Biz hak ediyoruz özetle. Nasıl olsa önümüze sunulan her yemeği "herkes yiyiyor, demek ki bu güzel bir şey" mantığıyla yiyip, kendi nöronlarımızı elektronlarla tepkileştirmeden, sorgulamadan ve ne istediğimizi hiç düşünmeden tercih etmiyor muyuz?

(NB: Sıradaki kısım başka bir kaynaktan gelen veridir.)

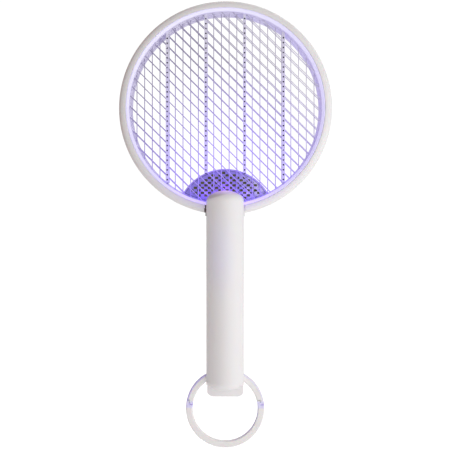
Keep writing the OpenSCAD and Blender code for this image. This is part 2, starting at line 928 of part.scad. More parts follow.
// The block under the ring that carries the head's knuckles.
module hinge_block() {
    top_z = head_z - sqrt(pow(head_r, 2) - pow(block_half_w, 2)) + 2;
    color("white") difference() {
        union() {
            difference() {
                span([-block_half_w, block_half_w], [0.6, 20], [block_low_z, top_z]);
                turned(head_z) {
                    translate([0, ring_front_y + ring_round])
                        square([head_r + 0.05, head_depth - 2 * ring_round]);
                    square([head_r - ring_round, head_depth + 1]);
                    for (y = [ring_front_y + ring_round, ring_back_y - ring_round])
                        translate([head_r - ring_round, y]) circle(ring_round + 0.05);
                }
            }
            rod_x([-inner_knuckle, inner_knuckle], fold_y, fold_z, knuckle_r);
            for (s = [-1, 1])
                rod_x(s > 0 ? outer_knuckle : [-outer_knuckle[1], -outer_knuckle[0]],
                      fold_y, fold_z, knuckle_r);
        }
        for (s = [-1, 1]) {
            gap = [handle_knuckle[0] - 0.3, handle_knuckle[1] + 0.3];
            rod_x(s > 0 ? gap : [-gap[1], -gap[0]], fold_y, fold_z, knuckle_relief_r);
        }
        rod_x([-block_half_w - 1, block_half_w + 1], fold_y, fold_z, fold_bore_r);
        for (x = lamp_lead_x) rod_z(x, lamp_lead_y, [70, 90], lead_hole_r);
        rod_z(min(contact_x), middle_net_y, [70, 90], lead_hole_r);
        for (y = [front_net_y, rear_net_y]) rod_z(max(contact_x), y, [70, 90], lead_hole_r);
        for (s = [-1, 1]) {
            rod_z(s * block_screw_x, block_screw_y, [70, 90], screw_hole_r);
            rod_z(s * block_screw_x, block_screw_y, [70, block_low_z + 1], 2.4);
        }
        pads(0.1);
    }
}

module hinge_block_screws() {
    color("silver") for (s = [-1, 1]) {
        rod_z(s * block_screw_x, block_screw_y, [block_low_z + 0.1, block_low_z + 0.95], 2.2);
        rod_z(s * block_screw_x, block_screw_y, [block_low_z + 0.9, block_screw_top_z], block_screw_r);
    }
}

module contact_pads() {
    color("gold") pads(0);
}

// Straight leads from the pads through the ring to the three nets and the lamp board.
module head_leads() {
    net_foot = head_z - sqrt(pow(net_rim_r, 2) - pow(max(contact_x), 2)) - 0.2;
    color("red") {
        rod_z(min(contact_x), middle_net_y, [pad_z[1] + eps, net_foot], lead_r);
        rod_z(max(contact_x), front_net_y, [pad_z[1] + eps, net_foot], lead_r);
        rod_z(max(contact_x), rear_net_y, [pad_z[1] + eps, net_foot], lead_r);
        for (x = lamp_lead_x) rod_z(x, lamp_lead_y, [pad_z[1] + eps, lamp_lead_top_z], lead_r);
    }
}

module head_screws() {
    color("silver") around_ring() difference() {
        union() {
            rod_y(0, [12, 19.4], ring_screw_r, screw_r);
            rod_y(0, [19.25, 19.9], ring_screw_r, 2);
        }
        translate([0, 19.9, ring_screw_r]) cube([2.8, 0.7, 0.5], center = true);
    }
}

handle_front_shell();
handle_rear_shell();
handle_screws();
hinge_pin();
battery_cell();
battery_cradle();
battery_contacts();
battery_leads();
main_board();
step_up_transformer();
storage_capacitor();
rectifier_diodes();
power_transistor();
trigger_switch();
mode_switch();
charge_socket();
status_light_pipe();
contact_springs();
tail_yoke();
tail_pivot_pins();
trigger_button();
switch_plunger();
mode_slider();
stand_loop();
head_front_ring();
head_rear_ring();
front_bezel();
front_grid();
front_spacer();
high_voltage_grid();
rear_spacer();
rear_grid();
rear_bezel();
grid_ribs();
lamp_housing();
lamp_front_guard();
lamp_rear_guard();
lamp_board();
lamp_leds();
hinge_block();
hinge_block_screws();
contact_pads();
head_leads();
head_screws();
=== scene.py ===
"""Looks for the folding electric fly swatter: materials, lamp light, studio and camera."""
import json

import bpy
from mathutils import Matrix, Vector


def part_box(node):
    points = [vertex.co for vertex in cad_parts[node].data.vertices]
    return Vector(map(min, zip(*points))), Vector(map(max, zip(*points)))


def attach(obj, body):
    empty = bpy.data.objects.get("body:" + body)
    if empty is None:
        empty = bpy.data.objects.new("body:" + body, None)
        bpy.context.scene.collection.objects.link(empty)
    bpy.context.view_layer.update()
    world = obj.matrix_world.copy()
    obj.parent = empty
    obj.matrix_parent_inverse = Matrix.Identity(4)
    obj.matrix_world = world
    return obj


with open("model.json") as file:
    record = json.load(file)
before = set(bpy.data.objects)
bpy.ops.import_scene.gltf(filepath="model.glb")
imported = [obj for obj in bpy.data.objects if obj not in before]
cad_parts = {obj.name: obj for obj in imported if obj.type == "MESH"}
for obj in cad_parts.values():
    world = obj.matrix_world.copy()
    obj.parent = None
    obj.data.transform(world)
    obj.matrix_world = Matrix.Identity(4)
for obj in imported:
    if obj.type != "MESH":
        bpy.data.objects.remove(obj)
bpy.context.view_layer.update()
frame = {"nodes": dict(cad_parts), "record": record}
MM = 0.001

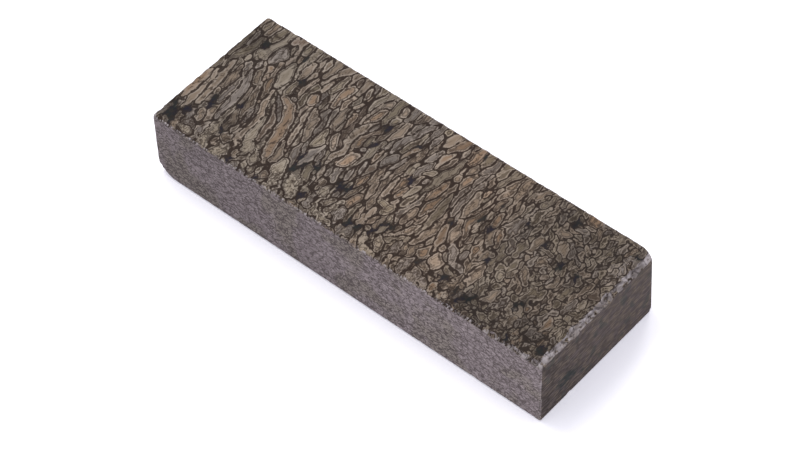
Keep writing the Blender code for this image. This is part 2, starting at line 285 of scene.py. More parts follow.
@dataclass(frozen=True)
class Noise:
    """Smooth noise between -1 and 1 on a square lattice.

    Args:
        pitch: the lattice's pitch in millimetres.
        seed: picks the noise.
    """

    pitch: float
    seed: int

    TABLE = 256

    def at(self, x: np.ndarray, y: np.ndarray) -> np.ndarray:
        """Read the noise.

        Args:
            x: points' x in millimetres.
            y: points' y in millimetres.

        Returns:
            The noise at the points.
        """
        table = np.random.default_rng(self.seed).uniform(-1.0, 1.0, (self.TABLE, self.TABLE))
        u, v = x / self.pitch + self.TABLE, y / self.pitch + self.TABLE
        i, j = np.floor(u).astype(int), np.floor(v).astype(int)
        a, b = smooth_step(0.0, 1.0, u - i), smooth_step(0.0, 1.0, v - j)
        i, j = i % self.TABLE, j % self.TABLE
        k, l = (i + 1) % self.TABLE, (j + 1) % self.TABLE
        near = table[i, j] * (1.0 - a) + table[k, j] * a
        far = table[i, l] * (1.0 - a) + table[k, l] * a
        return near * (1.0 - b) + far * b


def box_round(spine: np.ndarray, margin: float) -> tuple[np.ndarray, np.ndarray]:
    """Give the lowest and the highest corner of a box round a spine."""
    wide = spine[:, 2].max() + margin
    return spine[:, :2].min(0) - wide, spine[:, :2].max(0) + wide


@dataclass(frozen=True)
class BoneCell:
    """One cell of the bone: its spine as rows of x, y and radius, its tone and its group."""

    spine: np.ndarray
    tone: Tone
    group: int


@dataclass(frozen=True)
class Nearest:
    """The nearest cell at each point, and how deep inside its outline the point lies."""

    cell: np.ndarray
    depth: np.ndarray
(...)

Honda kullandığı kalitesiz kaporta malzemesinden (veya adı her neyse işte ondan) değil, ürettiği malın arkasında durmadığından dolayı kalitesini yitirmiştir benim gözümde. Belki de bu durumu kabullendiklerinde ve olayı telafi edeceklerinde daha fazla değer kaybedeceklerini düşünmektelerdirler. Doğrusu da belki budur, bir bildikleri vardır bu pazarı yönetenlerin, zira bu kadar kişiye hakim olabilmek üstün bir yetenek ister... Bilemeyiz tabi.
Sonuç: Hamur gönder Himmet ağğğğbii...
Not: Markalara karşı herhangi bir antipatim veya sempatim yoktur. Sadece mantığımla yazdım. Param olsa Accord bile almayı düşünüyorum.